Au sein du Collège national des acteurs en soins infirmiers (CNASI) de la Société française d’accompagnement et de soins palliatifs (SFAP), l’heure est à la « consternation », à « l’incompréhension ». La source de ce désarroi : l’avant-projet de loi sur l’aide active à mourir, rédigé sous la houlette d’Agnès Firmin-Le Bodoqui a fuité dans la presse (au Figaro et dans La Croix) et qui a pris le CNASI par surprise. Pour cause, dénonce-t-il, alors que les infirmiers sont placés en première ligne – ils pourraient faire partie avec les médecins des professionnels chargés de l’administration aux patients du produit létal – ils n’ont « que très peu été sollicités en amont de la rédaction » de ce texte provisoire. De même, « [leur] implication dans le protocole de l’euthanasie ou du suicide assisté n’a été évoquée avec le ministère de la Santé » à aucun moment. « Pourquoi les soignants n’ont-ils pas été entendus par la ministre ? Pourquoi n’a-t-elle pas pris en compte nos connaissances, nos compétences et notre expérience dans l’accompagnement au quotidien des patients en fin de vie ? », s’interroge ainsi le CNASI dans un communiqué.
La loi demande aux infirmiers, de réaliser du "secourisme à l’envers", mais sous ce terme se cache ni plus ni moins que l’injonction d’achever les patients, de mettre fin à leur vie alors que notre formation nous amène à les accompagner
Au-delà des questions éthiques que soulève la réflexion sur l’aide à mourir, le CNASI craint surtout qu’une telle implication, jugée contraire à leur mission de soins et d’accompagnement, ne provoque une fuite accélérée des infirmiers, soumis à des conditions de travail encore très dégradées. « La loi demande aux infirmiers, de réaliser du "secourisme à l’envers", mais sous ce terme se cache ni plus ni moins que l’injonction d’achever les patients, de mettre fin à leur vie alors que notre formation nous amène à les accompagner, à être là jusqu’au bout, à leur prodiguer des soins, à les écouter, à les soulager », souligne-t-il ainsi.
Un nouvel appel à mettre l'accent sur les soins palliatifs
Plutôt qu’une nouvelle loi, il appelle surtout à mieux prendre en compte les compétences et les savoirs des infirmiers en soins palliatifs, jugeant par ailleurs la loi Claeys Leonetti* suffisante quand elle est correctement appliquée.
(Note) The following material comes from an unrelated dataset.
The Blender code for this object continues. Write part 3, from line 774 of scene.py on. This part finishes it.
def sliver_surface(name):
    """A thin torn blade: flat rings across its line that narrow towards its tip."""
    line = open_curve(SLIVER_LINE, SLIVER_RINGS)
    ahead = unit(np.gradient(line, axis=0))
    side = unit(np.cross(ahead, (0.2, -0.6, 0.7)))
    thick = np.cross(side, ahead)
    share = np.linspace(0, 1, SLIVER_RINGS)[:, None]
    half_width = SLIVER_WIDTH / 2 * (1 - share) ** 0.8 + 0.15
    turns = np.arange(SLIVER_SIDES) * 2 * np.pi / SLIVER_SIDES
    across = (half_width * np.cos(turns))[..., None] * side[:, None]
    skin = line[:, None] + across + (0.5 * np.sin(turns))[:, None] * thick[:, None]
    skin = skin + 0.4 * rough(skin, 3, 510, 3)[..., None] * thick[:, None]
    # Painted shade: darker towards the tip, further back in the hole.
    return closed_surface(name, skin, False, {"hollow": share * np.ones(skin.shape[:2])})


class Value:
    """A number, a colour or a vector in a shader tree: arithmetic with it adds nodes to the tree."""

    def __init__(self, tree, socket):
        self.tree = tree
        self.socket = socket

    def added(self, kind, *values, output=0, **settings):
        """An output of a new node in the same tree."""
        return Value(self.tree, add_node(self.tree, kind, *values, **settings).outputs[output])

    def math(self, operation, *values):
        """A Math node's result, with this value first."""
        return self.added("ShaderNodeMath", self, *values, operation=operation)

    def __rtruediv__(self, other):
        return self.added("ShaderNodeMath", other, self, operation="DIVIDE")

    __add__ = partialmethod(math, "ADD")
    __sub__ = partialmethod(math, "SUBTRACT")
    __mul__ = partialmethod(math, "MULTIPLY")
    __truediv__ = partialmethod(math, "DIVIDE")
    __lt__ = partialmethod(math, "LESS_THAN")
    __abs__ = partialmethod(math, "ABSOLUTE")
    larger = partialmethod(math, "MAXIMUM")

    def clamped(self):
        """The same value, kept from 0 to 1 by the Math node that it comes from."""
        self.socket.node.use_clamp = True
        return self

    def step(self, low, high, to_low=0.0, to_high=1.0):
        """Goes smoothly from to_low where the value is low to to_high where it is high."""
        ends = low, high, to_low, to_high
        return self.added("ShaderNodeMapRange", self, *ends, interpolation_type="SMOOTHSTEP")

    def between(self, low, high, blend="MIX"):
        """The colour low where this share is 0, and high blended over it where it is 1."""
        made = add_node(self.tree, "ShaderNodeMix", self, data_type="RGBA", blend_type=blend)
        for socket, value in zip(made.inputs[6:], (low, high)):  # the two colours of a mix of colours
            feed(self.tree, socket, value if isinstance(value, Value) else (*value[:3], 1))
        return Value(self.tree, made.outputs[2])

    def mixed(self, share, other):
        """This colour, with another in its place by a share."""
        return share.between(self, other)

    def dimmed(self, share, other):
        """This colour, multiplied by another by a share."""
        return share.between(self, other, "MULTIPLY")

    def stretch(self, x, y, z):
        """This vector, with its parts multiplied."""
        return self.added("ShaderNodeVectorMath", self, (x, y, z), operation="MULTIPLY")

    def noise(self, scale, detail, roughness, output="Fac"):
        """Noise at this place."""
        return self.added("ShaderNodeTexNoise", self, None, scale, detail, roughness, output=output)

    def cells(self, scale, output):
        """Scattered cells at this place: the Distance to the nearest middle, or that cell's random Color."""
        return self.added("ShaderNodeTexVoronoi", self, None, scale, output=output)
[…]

Le CNASI réclame surtout plus de temps et de moyens pour accompagner les patients, pour « prendre en charge leur fin de vie, leur entourage, leur douleur, leur souffrance, leur apporter une qualité de fin vie telle qu’ils l’espèrent », et souhaite voir la culture palliative devenir une priorité dans la formation. « En tant que soignants, c’est tous les jours que nous sommes confrontés aux soins palliatifs, à la prise en charge des patients qui voient leur vie se terminer et nous souhaitons pouvoir leur apporter la présence, les compétences, les soins adaptés, le temps, l’accompagnement, le soutien, l’écoute, les échanges, dont ils ont besoin », conclut-il, martelant l’idée déjà véhiculée par nombre d’organisations soignantes que « donner la mort n’est pas un soin ».
De son côté, Emmanuel Macron semble avoir entendu les protestations des professionnels de santé. Lors de ses vœux aux responsables des cultes, lundi 8 janvier, le chef de l’État a en effet annoncé la scission du sujet en deux projets de loi, soit une loi de programmation décennale sur la culture palliative suivie du projet de loi attendu sur l'aide à mourir. Aucun calendrier précis n’a toutefois été établi, alors que le texte était auparavant attendu pour ce mois de février.
*En vigueur depuis 2016, cette loi renforce le droit d’accès aux soins palliatifs avec notamment la mise en place des directives anticipées et la possibilité de bénéficier de la sédation profonde et continue jusqu’au décès lorsque le pronostic vital est engagé à court terme.